If you truly understand global warming, then you know it’s all about the ice. That’s what matters. Planet Earth has not always had great ice sheets at the poles, of the sort that currently exist atop Greenland and Antarctica. In other periods, much of that water has instead been in liquid form, in the oceans—and the oceans have been much higher. How much? According to the National Academy of Sciences, the globe’s great ice sheets contain enough frozen water to raise sea levels worldwide by more than 60 meters. That’s about 200 feet. And it makes all the sea level rise that we’ve seen so far due to global warming appear piddly and insignificant.

That’s why scientists have long feared a day like this would come. Two new scientific papers, in the journals Science and Geophysical Research Letters, report that major glaciers that are part of the West Antarctic Ice Sheet appear to have become irrevocably destabilized. The whole process may still play out on the scale of centuries, but due to the particular dynamics of this ice sheet, the collapse of these major glaciers now “appears unstoppable,” according to NASA (whose researchers are behind one of the two studies).

The first study, by researchers at NASA and the University of California-Irvine, uses satellite radar to examine an array of large glaciers along the Amundsen Sea in West Antarctica, which collectively contain the equivalent of four feet of sea level rise. The result is the documentation of a “continuous and rapid retreat”—for instance, the Smith and Kohler glaciers have retreated 35 kilometers since 1992—and the researchers say that there is “no [major] obstacle that would prevent the glaciers from further retreat.” In the NASA press release, the researchers are still more vocal, with one of them noting that these glaciers “have passed the point of no return.”

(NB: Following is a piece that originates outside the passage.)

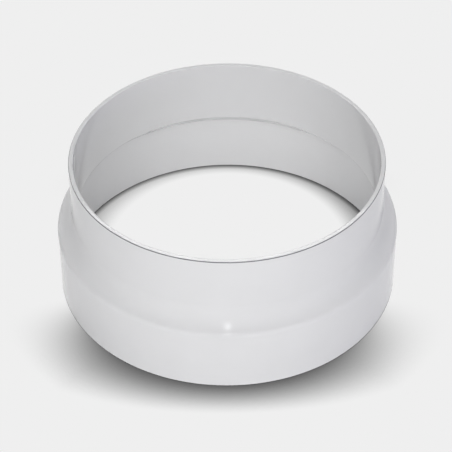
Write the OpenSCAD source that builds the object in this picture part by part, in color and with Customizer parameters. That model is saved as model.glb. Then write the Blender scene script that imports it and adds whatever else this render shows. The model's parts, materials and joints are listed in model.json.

The other group of researchers, based at the University of Washington, reach similar conclusions with their paper in Science. But they do so by using an computer model to study one of these glaciers in particular: The Thwaites Glacier, pictured above, which contains about two feet of sea level rise and is retreating rapidly. “The simulations indicate that early-stage collapse has begun,” notes their paper. What’s more, the Thwaites Glacier is a “linchpin” for the rest of the West Antarctic Ice Sheet; its rapid collapse would “probably spill over to adjacent catchments, undermining much of West Antarctica.” And considering that the entire West Antarctic Ice Sheet contains enough water to raise sea levels by 10 to 13 feet, that’s a really big deal.